-- REQUEST --
Only the lines from the one holding "0.10), 0.40, 0.6)" through the one holding "bpy.data.objects.remove(obj)" are to be retyped, exactly as they appear, with both boundary lines included.

-- DATA LINES --
:::::

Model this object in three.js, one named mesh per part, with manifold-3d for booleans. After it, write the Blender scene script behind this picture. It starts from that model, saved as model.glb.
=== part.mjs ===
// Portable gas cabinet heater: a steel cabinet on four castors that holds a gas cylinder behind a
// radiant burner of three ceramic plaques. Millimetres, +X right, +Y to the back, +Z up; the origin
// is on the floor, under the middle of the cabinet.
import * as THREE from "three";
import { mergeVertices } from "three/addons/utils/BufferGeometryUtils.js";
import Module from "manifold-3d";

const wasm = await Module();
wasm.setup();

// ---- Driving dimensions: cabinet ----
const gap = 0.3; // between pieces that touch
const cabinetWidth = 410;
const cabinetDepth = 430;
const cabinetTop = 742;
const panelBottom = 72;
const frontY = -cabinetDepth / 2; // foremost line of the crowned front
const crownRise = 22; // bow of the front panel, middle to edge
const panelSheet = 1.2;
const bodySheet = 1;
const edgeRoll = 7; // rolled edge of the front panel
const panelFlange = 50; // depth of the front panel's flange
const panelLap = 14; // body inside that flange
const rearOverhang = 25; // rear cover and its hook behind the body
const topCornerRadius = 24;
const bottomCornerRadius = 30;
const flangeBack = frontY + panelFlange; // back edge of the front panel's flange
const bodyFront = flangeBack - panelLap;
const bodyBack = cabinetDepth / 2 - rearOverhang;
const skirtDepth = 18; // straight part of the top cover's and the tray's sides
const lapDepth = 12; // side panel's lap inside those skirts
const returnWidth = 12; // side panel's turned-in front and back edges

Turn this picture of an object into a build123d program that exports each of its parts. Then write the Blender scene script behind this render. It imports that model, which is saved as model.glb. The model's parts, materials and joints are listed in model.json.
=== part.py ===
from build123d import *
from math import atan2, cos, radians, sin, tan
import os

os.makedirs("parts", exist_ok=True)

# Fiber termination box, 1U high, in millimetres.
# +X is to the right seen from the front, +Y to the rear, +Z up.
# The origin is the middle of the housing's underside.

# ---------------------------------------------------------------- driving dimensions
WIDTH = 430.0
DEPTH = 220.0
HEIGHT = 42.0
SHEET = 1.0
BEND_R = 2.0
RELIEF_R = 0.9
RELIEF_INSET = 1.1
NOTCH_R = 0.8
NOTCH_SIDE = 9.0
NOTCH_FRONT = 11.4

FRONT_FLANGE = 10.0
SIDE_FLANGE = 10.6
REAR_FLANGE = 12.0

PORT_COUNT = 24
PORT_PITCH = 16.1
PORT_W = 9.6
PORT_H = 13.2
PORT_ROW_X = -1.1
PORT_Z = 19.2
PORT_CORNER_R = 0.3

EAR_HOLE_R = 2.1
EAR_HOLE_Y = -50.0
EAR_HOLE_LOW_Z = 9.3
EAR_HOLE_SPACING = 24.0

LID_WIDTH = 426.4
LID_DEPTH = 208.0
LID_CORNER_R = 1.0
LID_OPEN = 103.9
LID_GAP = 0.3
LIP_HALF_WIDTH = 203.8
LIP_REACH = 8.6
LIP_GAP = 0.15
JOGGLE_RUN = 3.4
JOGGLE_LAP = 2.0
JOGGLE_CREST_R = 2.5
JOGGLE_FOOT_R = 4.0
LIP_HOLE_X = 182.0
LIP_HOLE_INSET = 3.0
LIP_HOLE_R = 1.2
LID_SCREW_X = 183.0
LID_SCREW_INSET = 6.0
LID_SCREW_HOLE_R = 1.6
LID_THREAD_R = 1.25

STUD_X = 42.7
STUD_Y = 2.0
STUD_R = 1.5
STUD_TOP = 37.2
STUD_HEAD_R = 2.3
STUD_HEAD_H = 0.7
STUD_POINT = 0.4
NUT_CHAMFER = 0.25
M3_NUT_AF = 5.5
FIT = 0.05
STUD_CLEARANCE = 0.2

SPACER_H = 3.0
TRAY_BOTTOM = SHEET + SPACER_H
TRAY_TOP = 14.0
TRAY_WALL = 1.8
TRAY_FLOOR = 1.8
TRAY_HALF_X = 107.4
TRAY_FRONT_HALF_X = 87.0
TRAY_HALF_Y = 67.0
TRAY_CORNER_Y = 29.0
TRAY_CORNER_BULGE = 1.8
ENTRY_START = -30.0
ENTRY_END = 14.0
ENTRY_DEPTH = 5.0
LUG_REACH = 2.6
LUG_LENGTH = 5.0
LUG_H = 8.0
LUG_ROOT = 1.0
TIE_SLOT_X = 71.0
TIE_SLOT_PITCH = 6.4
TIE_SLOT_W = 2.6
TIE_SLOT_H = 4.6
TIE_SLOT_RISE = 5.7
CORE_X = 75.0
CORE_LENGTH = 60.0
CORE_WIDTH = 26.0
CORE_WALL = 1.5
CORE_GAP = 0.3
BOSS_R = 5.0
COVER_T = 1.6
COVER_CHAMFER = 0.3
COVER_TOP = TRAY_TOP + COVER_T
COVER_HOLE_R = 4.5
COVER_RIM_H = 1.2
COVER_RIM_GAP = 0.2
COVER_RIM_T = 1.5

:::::

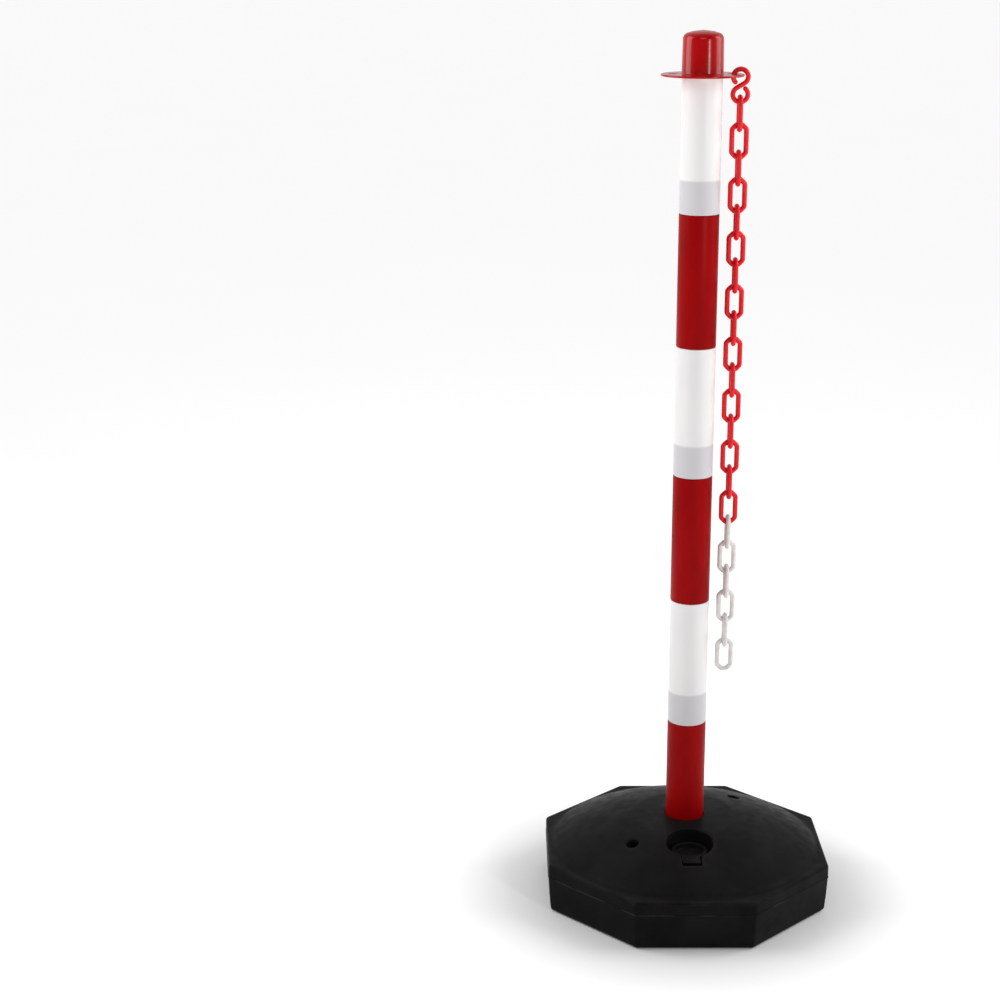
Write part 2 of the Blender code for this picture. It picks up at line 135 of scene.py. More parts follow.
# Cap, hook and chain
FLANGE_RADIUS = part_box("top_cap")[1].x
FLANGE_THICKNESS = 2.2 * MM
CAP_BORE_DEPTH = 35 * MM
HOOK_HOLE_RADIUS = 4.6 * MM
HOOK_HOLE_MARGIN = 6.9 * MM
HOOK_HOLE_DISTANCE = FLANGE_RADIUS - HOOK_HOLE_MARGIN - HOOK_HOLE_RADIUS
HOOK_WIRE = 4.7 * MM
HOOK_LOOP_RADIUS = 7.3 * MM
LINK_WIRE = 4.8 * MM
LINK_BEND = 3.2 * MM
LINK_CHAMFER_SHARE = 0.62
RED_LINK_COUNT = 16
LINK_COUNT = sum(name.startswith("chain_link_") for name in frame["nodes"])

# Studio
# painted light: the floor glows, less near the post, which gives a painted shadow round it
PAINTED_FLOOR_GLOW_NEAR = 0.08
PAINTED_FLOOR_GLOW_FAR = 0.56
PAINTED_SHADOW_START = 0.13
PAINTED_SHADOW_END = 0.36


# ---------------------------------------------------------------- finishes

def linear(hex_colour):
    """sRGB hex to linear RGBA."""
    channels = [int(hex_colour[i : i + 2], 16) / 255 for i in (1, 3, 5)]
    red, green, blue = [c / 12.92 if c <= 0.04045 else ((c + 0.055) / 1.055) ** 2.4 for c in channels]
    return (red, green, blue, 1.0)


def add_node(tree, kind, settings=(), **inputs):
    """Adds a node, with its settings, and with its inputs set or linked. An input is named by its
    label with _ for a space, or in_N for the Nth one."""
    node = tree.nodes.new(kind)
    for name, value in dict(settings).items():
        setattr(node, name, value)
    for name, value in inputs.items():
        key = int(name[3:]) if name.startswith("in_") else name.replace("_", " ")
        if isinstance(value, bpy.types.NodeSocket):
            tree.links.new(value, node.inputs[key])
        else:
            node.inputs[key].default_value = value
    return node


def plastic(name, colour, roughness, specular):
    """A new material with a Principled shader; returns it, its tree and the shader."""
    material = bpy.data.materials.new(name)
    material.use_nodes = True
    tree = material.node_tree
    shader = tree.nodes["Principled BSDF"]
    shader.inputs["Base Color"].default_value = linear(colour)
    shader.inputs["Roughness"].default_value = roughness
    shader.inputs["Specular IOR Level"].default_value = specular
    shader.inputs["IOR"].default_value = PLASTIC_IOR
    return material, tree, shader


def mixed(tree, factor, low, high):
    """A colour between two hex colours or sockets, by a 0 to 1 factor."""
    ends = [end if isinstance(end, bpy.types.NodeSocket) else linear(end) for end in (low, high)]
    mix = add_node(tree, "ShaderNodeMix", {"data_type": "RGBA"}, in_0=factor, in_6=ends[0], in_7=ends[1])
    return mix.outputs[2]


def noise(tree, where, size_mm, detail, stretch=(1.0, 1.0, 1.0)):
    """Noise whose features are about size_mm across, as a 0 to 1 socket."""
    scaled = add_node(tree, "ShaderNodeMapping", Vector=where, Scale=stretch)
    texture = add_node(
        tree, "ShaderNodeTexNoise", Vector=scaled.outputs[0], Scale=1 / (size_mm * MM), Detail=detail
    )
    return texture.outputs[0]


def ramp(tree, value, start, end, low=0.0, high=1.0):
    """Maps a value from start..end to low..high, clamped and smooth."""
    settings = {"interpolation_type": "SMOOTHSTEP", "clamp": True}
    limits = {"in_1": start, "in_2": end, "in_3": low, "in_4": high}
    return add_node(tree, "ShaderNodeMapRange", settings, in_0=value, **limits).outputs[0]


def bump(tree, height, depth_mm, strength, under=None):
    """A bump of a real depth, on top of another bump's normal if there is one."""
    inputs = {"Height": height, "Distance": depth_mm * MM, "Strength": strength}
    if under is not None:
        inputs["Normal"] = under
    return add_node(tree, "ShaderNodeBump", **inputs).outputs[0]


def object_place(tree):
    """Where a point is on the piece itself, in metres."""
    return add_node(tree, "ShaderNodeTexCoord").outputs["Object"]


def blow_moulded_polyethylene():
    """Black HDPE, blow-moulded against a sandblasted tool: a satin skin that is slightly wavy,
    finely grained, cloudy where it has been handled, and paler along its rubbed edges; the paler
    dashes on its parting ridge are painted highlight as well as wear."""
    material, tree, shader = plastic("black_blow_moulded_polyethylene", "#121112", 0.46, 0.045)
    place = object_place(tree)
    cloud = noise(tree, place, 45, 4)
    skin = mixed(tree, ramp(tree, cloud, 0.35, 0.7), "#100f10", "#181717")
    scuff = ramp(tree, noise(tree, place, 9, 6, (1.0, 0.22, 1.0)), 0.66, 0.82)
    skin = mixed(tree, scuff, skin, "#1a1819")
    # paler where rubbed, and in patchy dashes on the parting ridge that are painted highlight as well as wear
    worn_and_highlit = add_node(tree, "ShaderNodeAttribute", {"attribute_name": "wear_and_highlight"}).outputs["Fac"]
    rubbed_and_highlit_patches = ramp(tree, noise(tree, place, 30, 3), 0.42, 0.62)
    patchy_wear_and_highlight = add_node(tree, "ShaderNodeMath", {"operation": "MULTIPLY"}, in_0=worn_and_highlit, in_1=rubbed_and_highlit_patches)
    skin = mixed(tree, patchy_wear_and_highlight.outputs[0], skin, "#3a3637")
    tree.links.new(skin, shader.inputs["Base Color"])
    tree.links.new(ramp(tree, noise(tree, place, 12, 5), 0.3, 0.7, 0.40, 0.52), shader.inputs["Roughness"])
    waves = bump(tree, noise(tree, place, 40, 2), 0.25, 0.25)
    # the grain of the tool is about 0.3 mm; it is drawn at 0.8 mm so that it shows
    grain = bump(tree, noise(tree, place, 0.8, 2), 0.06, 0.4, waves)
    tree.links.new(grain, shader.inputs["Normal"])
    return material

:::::

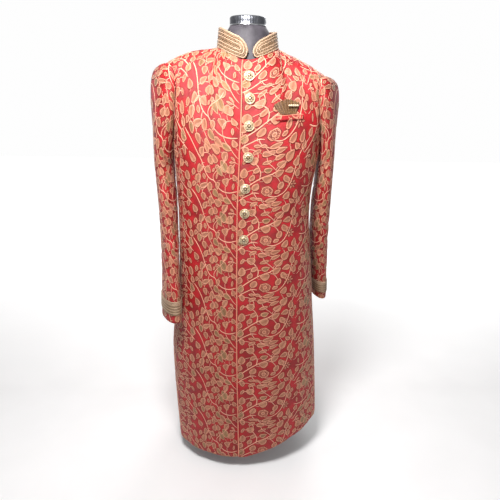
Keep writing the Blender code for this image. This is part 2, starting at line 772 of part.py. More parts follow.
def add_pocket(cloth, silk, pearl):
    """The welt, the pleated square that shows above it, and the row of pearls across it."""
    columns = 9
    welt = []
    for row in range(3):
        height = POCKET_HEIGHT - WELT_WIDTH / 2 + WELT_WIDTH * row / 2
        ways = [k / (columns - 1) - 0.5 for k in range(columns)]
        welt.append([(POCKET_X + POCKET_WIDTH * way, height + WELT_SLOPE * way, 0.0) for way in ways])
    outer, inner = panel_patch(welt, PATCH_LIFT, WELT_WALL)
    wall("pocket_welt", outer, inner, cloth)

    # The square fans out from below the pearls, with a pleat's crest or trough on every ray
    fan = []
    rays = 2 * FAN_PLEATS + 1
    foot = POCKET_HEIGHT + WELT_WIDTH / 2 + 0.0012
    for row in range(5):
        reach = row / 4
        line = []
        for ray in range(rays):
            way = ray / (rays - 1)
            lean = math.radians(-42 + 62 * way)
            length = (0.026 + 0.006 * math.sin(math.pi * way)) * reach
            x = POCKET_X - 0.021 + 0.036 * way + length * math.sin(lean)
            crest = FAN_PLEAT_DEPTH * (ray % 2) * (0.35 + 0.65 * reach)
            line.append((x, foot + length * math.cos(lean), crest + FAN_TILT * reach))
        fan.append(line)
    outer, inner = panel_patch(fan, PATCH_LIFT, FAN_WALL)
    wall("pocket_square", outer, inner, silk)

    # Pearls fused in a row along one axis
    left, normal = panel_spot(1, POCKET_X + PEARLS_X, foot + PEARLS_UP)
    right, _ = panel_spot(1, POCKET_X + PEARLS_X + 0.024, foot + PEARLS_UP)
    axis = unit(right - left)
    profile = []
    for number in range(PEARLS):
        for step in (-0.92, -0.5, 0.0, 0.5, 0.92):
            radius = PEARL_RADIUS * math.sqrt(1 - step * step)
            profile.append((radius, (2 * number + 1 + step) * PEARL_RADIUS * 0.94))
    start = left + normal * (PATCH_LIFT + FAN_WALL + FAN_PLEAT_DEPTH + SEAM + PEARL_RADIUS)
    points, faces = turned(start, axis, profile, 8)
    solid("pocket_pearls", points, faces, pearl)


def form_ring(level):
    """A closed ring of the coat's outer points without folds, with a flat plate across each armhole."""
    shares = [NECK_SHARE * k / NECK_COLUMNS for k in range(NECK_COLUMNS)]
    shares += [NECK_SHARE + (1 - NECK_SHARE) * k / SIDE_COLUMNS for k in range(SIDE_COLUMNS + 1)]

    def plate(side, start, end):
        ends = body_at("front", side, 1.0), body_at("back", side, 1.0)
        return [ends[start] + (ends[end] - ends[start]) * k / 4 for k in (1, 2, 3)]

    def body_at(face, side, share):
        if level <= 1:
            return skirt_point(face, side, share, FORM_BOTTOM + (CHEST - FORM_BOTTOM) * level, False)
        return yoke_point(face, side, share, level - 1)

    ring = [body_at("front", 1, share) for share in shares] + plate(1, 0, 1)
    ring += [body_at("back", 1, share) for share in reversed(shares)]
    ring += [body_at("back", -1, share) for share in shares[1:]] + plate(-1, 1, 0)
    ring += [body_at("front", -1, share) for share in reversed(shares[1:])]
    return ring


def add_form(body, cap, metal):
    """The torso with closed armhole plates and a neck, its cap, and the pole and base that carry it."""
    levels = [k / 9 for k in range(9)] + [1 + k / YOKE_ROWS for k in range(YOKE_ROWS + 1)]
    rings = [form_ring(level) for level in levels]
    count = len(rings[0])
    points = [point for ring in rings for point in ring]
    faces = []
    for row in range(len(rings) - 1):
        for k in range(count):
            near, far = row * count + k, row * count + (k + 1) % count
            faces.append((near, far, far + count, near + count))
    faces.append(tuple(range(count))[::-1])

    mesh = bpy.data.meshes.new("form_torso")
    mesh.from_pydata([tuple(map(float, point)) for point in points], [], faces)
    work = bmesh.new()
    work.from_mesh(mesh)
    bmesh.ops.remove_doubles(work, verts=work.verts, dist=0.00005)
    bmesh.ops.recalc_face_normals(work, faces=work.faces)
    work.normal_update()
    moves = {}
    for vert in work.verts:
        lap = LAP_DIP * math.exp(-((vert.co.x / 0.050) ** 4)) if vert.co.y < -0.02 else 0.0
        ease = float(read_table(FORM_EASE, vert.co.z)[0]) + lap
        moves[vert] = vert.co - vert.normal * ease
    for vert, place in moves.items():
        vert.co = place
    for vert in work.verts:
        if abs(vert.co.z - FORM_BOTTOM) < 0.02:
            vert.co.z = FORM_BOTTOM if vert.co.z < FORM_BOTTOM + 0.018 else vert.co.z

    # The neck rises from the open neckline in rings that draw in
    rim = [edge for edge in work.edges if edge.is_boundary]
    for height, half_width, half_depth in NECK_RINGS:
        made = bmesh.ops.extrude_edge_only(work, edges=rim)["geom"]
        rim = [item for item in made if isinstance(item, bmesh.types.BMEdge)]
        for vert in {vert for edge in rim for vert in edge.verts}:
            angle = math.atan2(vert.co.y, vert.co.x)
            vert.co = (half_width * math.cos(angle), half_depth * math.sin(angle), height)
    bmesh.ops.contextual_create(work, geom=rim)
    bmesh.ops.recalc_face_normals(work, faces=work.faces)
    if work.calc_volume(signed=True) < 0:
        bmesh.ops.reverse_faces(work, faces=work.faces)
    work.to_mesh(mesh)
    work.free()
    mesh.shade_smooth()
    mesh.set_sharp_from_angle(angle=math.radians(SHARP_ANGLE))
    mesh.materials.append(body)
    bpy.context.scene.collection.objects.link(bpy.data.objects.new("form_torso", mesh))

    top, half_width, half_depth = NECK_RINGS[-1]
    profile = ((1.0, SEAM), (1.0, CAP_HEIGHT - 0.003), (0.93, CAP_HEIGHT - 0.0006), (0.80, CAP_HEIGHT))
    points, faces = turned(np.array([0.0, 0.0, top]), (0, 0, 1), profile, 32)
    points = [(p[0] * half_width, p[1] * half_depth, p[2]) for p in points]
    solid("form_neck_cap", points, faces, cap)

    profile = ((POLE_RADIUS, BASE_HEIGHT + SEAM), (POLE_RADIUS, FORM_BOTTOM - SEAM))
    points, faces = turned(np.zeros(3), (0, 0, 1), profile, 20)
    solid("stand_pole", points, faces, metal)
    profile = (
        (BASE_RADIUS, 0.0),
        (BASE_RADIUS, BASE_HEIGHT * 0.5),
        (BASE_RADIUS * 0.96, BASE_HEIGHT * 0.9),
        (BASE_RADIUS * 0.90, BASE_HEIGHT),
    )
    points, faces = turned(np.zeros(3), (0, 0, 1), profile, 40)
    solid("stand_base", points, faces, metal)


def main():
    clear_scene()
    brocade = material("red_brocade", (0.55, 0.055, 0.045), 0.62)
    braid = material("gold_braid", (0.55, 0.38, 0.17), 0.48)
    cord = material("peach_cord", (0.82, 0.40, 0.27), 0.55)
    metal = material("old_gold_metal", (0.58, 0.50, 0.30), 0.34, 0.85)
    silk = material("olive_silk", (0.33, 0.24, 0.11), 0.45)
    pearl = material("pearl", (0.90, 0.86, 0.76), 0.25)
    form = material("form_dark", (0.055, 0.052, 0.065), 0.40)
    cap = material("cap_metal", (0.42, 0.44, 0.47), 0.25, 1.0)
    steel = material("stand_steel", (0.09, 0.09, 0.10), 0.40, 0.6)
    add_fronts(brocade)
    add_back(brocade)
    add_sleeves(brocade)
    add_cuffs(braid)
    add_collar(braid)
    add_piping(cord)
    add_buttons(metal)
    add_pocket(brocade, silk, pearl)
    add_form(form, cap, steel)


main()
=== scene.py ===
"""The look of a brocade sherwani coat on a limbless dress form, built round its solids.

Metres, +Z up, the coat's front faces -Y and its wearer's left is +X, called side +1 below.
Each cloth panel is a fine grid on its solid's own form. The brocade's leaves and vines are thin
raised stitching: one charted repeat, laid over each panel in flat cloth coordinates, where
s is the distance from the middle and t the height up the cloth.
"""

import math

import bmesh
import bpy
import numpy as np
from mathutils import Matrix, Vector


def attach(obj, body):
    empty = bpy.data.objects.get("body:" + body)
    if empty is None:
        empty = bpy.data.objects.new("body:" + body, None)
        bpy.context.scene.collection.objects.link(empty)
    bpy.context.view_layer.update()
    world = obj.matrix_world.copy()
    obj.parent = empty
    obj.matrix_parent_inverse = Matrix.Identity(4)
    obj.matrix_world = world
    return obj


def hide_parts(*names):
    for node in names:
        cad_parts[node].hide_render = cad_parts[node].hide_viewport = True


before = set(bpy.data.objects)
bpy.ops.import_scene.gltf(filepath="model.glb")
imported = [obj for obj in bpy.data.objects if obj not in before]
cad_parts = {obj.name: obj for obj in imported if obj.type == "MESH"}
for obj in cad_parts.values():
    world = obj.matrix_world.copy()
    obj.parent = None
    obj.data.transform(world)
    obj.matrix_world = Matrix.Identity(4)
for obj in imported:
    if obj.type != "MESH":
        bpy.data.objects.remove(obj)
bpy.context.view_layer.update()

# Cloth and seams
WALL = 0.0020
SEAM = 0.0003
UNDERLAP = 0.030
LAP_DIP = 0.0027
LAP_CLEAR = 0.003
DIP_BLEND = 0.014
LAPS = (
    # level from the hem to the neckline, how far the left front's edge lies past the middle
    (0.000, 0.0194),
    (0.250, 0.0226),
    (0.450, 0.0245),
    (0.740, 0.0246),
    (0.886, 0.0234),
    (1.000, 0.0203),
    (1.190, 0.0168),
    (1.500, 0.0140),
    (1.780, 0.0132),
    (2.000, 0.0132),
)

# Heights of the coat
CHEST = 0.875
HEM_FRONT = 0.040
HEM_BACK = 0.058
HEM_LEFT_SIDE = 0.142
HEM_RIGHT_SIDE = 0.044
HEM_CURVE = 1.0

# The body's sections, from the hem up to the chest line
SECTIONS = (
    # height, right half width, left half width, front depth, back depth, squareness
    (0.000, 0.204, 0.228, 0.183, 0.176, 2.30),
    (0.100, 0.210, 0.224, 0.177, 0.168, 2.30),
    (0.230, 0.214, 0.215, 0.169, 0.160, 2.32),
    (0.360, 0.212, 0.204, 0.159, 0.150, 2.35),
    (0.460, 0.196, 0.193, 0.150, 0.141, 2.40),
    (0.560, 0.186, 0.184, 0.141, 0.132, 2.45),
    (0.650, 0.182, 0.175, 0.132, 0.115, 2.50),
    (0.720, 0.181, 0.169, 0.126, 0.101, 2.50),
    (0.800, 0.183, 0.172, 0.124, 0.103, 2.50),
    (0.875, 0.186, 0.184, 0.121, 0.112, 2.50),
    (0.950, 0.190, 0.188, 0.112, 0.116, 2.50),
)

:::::

-- FINAL RESULT --
    steel = material("stand_steel", (0.09, 0.09, 0.10), 0.40, 0.6)
    add_fronts(brocade)
    add_back(brocade)
    add_sleeves(brocade)
    add_cuffs(braid)
    add_collar(braid)
    add_piping(cord)
    add_buttons(metal)
    add_pocket(brocade, silk, pearl)
    add_form(form, cap, steel)


main()
=== scene.py ===
"""The look of a brocade sherwani coat on a limbless dress form, built round its solids.

Metres, +Z up, the coat's front faces -Y and its wearer's left is +X, called side +1 below.
Each cloth panel is a fine grid on its solid's own form. The brocade's leaves and vines are thin
raised stitching: one charted repeat, laid over each panel in flat cloth coordinates, where
s is the distance from the middle and t the height up the cloth.
"""

import math

import bmesh
import bpy
import numpy as np
from mathutils import Matrix, Vector


def attach(obj, body):
    empty = bpy.data.objects.get("body:" + body)
    if empty is None:
        empty = bpy.data.objects.new("body:" + body, None)
        bpy.context.scene.collection.objects.link(empty)
    bpy.context.view_layer.update()
    world = obj.matrix_world.copy()
    obj.parent = empty
    obj.matrix_parent_inverse = Matrix.Identity(4)
    obj.matrix_world = world
    return obj


def hide_parts(*names):
    for node in names:
        cad_parts[node].hide_render = cad_parts[node].hide_viewport = True


before = set(bpy.data.objects)
bpy.ops.import_scene.gltf(filepath="model.glb")
imported = [obj for obj in bpy.data.objects if obj not in before]
cad_parts = {obj.name: obj for obj in imported if obj.type == "MESH"}
for obj in cad_parts.values():
    world = obj.matrix_world.copy()
    obj.parent = None
    obj.data.transform(world)
    obj.matrix_world = Matrix.Identity(4)
for obj in imported:
    if obj.type != "MESH":
        bpy.data.objects.remove(obj)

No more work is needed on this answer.